Formed a century ago, the American Council of Learned Societies (ACLS) is a nonprofit federation of 79 scholarly organizations. As the leading representative of American scholarship in the humanities and interpretive social sciences, ACLS upholds the core principle that knowledge is a public good. In supporting its member organizations, ACLS utilizes its $179 million endowment and $34 million annual operating budget to expand the forms, content, and flow of scholarly knowledge, reflecting our commitment to diversity of identity and experience. ACLS collaborates with institutions, associations, and individuals to strengthen the evolving infrastructure for scholarship. In all aspects of our work, ACLS is committed to principles and practices in support of racial and social justice.
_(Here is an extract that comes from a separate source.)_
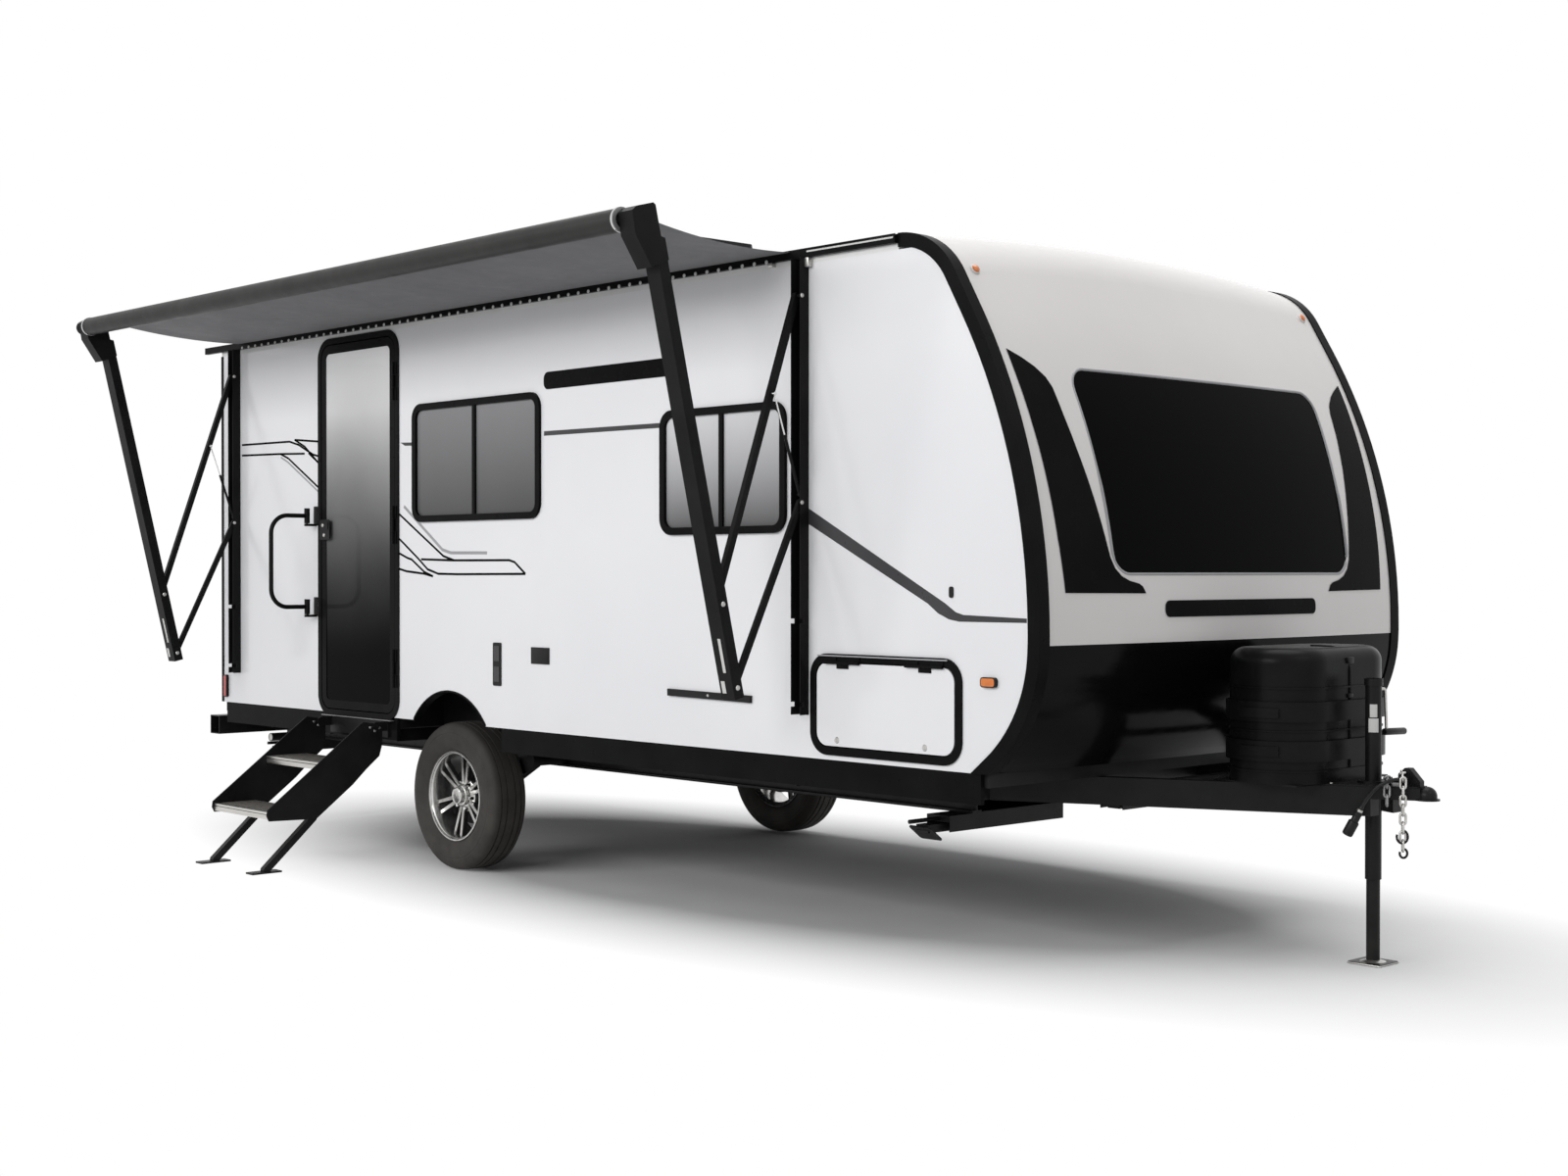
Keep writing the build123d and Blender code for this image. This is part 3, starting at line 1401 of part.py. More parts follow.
with BuildPart() as roof_vent_lid:
    lid_low_z = roof_top_z + vent_height + seam
    with BuildSketch(Plane.XY.offset(lid_low_z)):
        with Locations((vent_x, 0)):
            RectangleRounded(vent_size + 2 * lid_lap, vent_size + 2 * lid_lap, 30)
    extrude(amount=lid_thickness, taper=30)
    for y in (-lid_knuckle_y, lid_knuckle_y):
        block((lid_pin_x, vent_x - vent_half + 10), (y - 20, y + 20), (lid_low_z, lid_low_z + 8))
        with BuildSketch(Plane.XZ.offset(20 - y)):
            with Locations((lid_pin_x, lid_pin_z)):
                Circle(6)
        extrude(amount=-40)
        with BuildSketch(Plane.XZ.offset(21 - y)):
            with Locations((lid_pin_x, lid_pin_z)):
                Circle(pin_radius + pin_clearance)
        extrude(amount=-42, mode=Mode.SUBTRACT)

# ---------------------------------------------------------------- lamps
tail_lamp_height = 1010.0
with BuildPart() as lamps:
    for side in (-1, 1):
        with BuildSketch(Plane.YZ.offset(rear_x)):
            with Locations((side * (half_width - 170), ground_z + tail_lamp_height)):
                RectangleRounded(120, 250, 40)
        extrude(amount=-28)
        for place, height, width, tall in ((-2103.0, 775.0, 36.0, 120.0), (3339.0, 1008.0, 70.0, 36.0)):
            with BuildSketch(wall_plane(side, 14)):
                with Locations((axle_x + place, ground_z + height)):
                    RectangleRounded(width, tall, 12)
            extrude(amount=side * 14)

# ---------------------------------------------------------------- tow cord
cord_radii = []
for before, point, after in zip(cord_points, cord_points[1:], cord_points[2:]):
    run_in = Vector(*point) - Vector(*before)
    run_out = Vector(*after) - Vector(*point)
    half_turn = run_in.get_angle(run_out) / 2
    cord_radii.append(0.45 * min(run_in.length, run_out.length) / tan(radians(half_turn)))
print("cord radii", [round(radius) for radius in cord_radii])

with BuildPart() as tow_cord:
    with BuildLine() as cord_path:
        FilletPolyline(*cord_points, radius=cord_radii)
    with BuildSketch(Plane(origin=cord_path.line @ 0, z_dir=cord_path.line % 0)):
        Circle(cord_radius)
    sweep()
cord_length = sum(edge.length for edge in cord_path.edges())
cord_volume = pi * cord_radius**2 * cord_length
print("cord length", round(cord_length), "volume ratio", tow_cord.part.volume / cord_volume)

plug_plane = Plane(origin=cord_path.line @ 1, z_dir=cord_path.line % 1)
with BuildPart() as tow_plug:
    with BuildSketch(plug_plane):
        Circle(cord_radius + 4)
    extrude(amount=plug_band)
    with BuildSketch(plug_plane.offset(plug_band)):
        Circle(plug_radius - 5)
    extrude(amount=plug_length * 0.4)
    with BuildSketch(plug_plane.offset(plug_band + plug_length * 0.4)):
        Circle(plug_radius)
    extrude(amount=plug_length * 0.6)

# ---------------------------------------------------------------- writing the pieces
pieces = {
    "front_cap_upper": front_cap_upper,
    "front_cap_lower": front_cap_lower,
    "windshield": windshield,
    "curbside_wall": curbside_wall,
    "roadside_wall": roadside_wall,
    "roof_panel": roof_panel,
    "rear_wall": rear_wall,
    "floor_deck": floor_deck,
    "wheel_wells": wheel_wells,
    "corner_mouldings": corner_mouldings,
    "roof_rails": roof_rails,
    "body_skirts": body_skirts,
    "window_frames": window_frames,
    "window_panes": window_panes,
    "door_frame": door_frame,
    "entry_door": entry_door,
    "door_glass": door_glass,
    "baggage_frames": baggage_frames,
    "baggage_door_curbside": baggage_doors[-1],
    "baggage_door_roadside": baggage_doors[1],
    "chassis_rails": chassis_rails,
    "cross_members": cross_members,
    "belly_pan": belly_pan,
    "rear_bumper": rear_bumper,
    "tyre_curbside": tyres[-1],
    "tyre_roadside": tyres[1],
    "rim_curbside": rims[-1],
    "rim_roadside": rims[1],
    "trailing_arms": trailing_arms,
    "tongue_frame": tongue_frame,
    "coupler": coupler,
    "jack_housing": jack_housing,
    "jack_leg": jack_leg,
    "gas_bottle_cover": gas_bottle_cover,
    "step_bracket": step_bracket,
    "step_stringers": step_stringers,
    "step_treads": step_treads,
    "step_legs": step_legs,
    "handle_brackets": handle_brackets,
    "assist_handle": assist_handle,
    "awning_wall_channels": awning_wall_channels,
    "awning_upper_struts": awning_upper_struts,
    "awning_lower_struts": awning_lower_struts,
    "awning_arms": awning_arms,
    "awning_roller": awning_roller,
    "awning_fabric": awning_fabric,
    "awning_spring_cylinders": awning_spring_cylinders,
    "awning_spring_rods": awning_spring_rods,
    "stabilizer_bases": stabilizer_bases,
    **stabilizer_legs,
    "air_conditioner": air_conditioner,
    "roof_vent_base": roof_vent_base,
    "roof_vent_lid": roof_vent_lid,
    "lamps": lamps,
    "tow_cord": tow_cord,
    "tow_plug": tow_plug,
}
for label, piece in pieces.items():
    piece.part.label = label
    export_step(piece.part, f"parts/{label}.step")
print(len(pieces), "pieces")
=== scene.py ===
from math import asin, atan2, cos, hypot, pi, radians, sin

import bmesh
import bpy
from mathutils import Matrix, Vector
from mathutils.bvhtree import BVHTree


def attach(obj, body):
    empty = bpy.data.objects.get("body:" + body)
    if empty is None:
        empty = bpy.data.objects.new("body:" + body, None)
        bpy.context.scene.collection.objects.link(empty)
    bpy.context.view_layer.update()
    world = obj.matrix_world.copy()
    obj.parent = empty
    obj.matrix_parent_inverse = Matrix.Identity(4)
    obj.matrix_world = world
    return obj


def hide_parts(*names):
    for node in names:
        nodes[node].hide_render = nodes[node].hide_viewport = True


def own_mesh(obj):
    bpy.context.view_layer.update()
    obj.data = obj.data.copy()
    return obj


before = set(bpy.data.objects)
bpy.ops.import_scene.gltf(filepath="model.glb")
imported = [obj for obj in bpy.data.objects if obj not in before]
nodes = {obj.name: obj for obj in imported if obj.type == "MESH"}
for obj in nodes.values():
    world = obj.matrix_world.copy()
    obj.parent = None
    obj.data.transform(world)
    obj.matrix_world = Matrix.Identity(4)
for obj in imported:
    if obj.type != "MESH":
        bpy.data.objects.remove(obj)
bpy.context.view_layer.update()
ground = -0.61
half_width = 1.145  # of the body, over its side walls
curb_wall = -half_width
tyre_radius = 0.345
axle = Vector((-4.345, 0, ground + tyre_radius))


# ---------------------------------------------------------------- shared shader effects
def effect_group(name, inputs, outputs):
    """An empty node group with named sockets, and its two end nodes."""
    group = bpy.data.node_groups.new(name, "ShaderNodeTree")
    for label, kind, value in inputs:
        socket = group.interface.new_socket(label, in_out="INPUT", socket_type=kind)
        if value is not None:
            socket.default_value = value
    for label, kind in outputs:
        group.interface.new_socket(label, in_out="OUTPUT", socket_type=kind)
    return group, group.nodes.new("NodeGroupInput"), group.nodes.new("NodeGroupOutput")


def noise(group, vector, scale, detail=3.0, roughness=0.5):
    node = group.nodes.new("ShaderNodeTexNoise")
    node.inputs["Scale"].default_value = scale
    node.inputs["Detail"].default_value = detail
    node.inputs["Roughness"].default_value = roughness
    group.links.new(vector, node.inputs["Vector"])
    return node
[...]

The Centre for Advanced Study in Sofia is an independent institution with strong international and interdisciplinary orientation, promoting freedom of research and scholarly excellence in the humanities and the social sciences. Since its establishment in 2000, CAS has been attracting young talents and outstanding senior scholars by offering institutional conditions conducive to free pursuit of knowledge and dialogue in the framework of individual research fellowships or collaborative multi-disciplinary and cross-cultural enquiries. In partnership with other Institutes for Advanced Study, universities, scholarly and cultural associations, it works to re-establish the tradition of intellectual communities and to facilitate open critical debate and exchange of ideas on national and trans-national levels.